Lettre d'information de Pénombre
association française régie par la
loi du 1er juillet 1901 |
DANS SON OUVRAGE intitulé
« La dictature des syndicats » (Ed. Albin Michel), Bernard
Zimmern présente un tableau dans lequel il apparaît que
le nombre de décès par accidents impliquant des trains
est en Grande-Bretagne beaucoup plus faible qu’ailleurs en Europe.
En moyenne, sur neuf ans (1990-1998), on aurait ainsi 45 décès
outre-Manche contre 150 en France. Selon l’auteur, qui comme
polytechnicien sinon comme énarque est censé savoir
traiter les chiffres avec une objectivité sans faille, l’écart
entre les pays reste important, même si l’on prend soin
de ramener le nombre de tués au nombre de kilomètres
parcourus.
Pour un membre de Pénombre sensible comme il se doit à
l’usage social des chiffres, ces statistiques ne laissent d’étonner.
Il y a fort à parier que dans le « conscient »
collectif des Français, c’est l’idée inverse
qui prévaut. Il est en effet de notoriété publique
que le libéralisme échevelé des Anglais a conduit
à la détérioration des services publics. D’où
il découle naturellement que les accidents ferroviaires graves
doivent y être plus nombreux.
A priori, il me paraît superflu de mettre en cause les séries
de chiffres publiées. Elles proviennent d’Eurostat. Certes
des erreurs sont toujours possibles, mais s’il y a eu des problèmes
de définition (quid des personnes qui se jettent sous un train
?), de collecte, voire de transcription des résultats, il n’est
pas possible qu’ils aient pu échapper aussi longtemps
à la perspicacité des statisticiens et de leurs utilisateurs.
On admettra qu’il est beaucoup plus facile de dénombrer
les accidentés du rail que de construire des comptes de la
santé (cf. quelques récentes publications de Pénombre…).
Deux questions à discuter donc :
-
Pourquoi, dans notre pays, des résultats
statistiques aussi clairs ne pénètrent-ils pas l’opinion
? Si tel était le cas, les partisans de la libéralisation
des services publics disposeraient d’un argument solide pour
défendre leur cause.
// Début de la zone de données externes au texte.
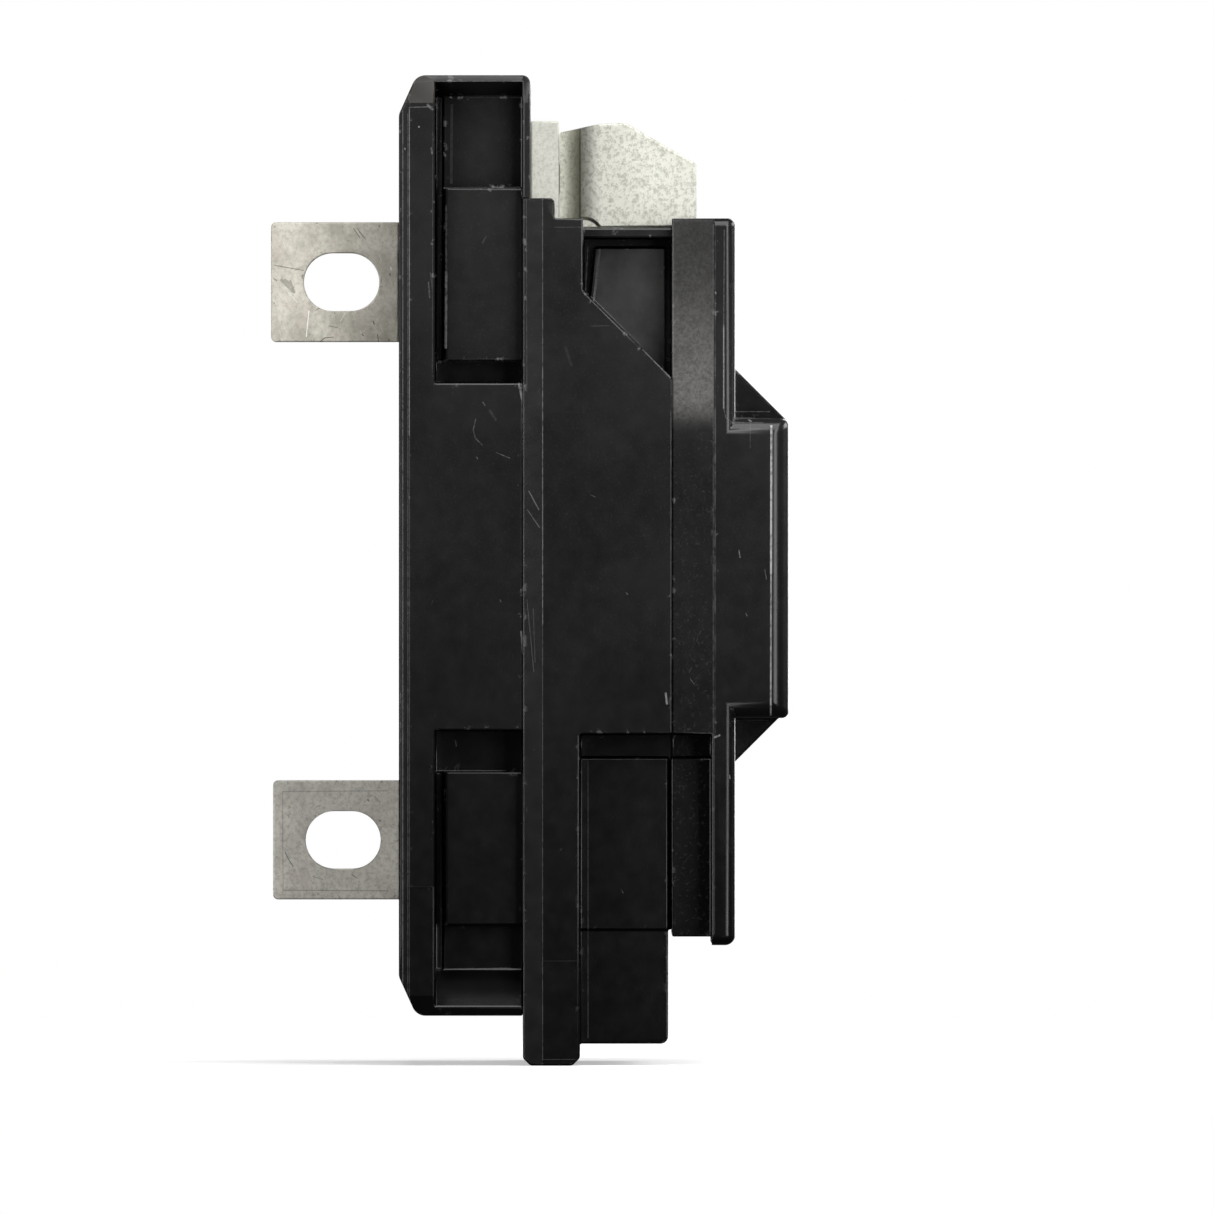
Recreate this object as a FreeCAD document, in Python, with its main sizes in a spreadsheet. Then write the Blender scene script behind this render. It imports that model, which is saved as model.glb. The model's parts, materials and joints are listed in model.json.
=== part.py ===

Mais peut-être que ce raisonnement
ne porte pas s’il apparaît que les Français sont
tellement attachés au service public qu’ils scotomisent
les arguments qui pourraient brouiller la confiance qu’ils
mettent en lui (où l’on rejoint la question de l’usage
social des chiffres).
-
L’indicateur statistique est-il adéquat
? Pour juger de la qualité du service public, le nombre des
accidents mortels n’est pas nécessairement un indicateur
pertinent. La prise en compte de la vitesse moyenne serait peut-être
éclairante. Mais, s’il y a en chaque usager un statisticien
qui sommeille, une explication rationnelle se profile alors qui
nous ramène au calcul des probabilités. En effet,
comparons les deux événements à savoir «
mourir » et « arriver en retard » et mettons-nous
à la place d’un individu lambda. Le premier événement
est rare et il présente la caractéristique de ne se
reproduire jamais. Cela n’est évidemment pas le cas
du second. Car arriver trop souvent en retard rend la vie impossible.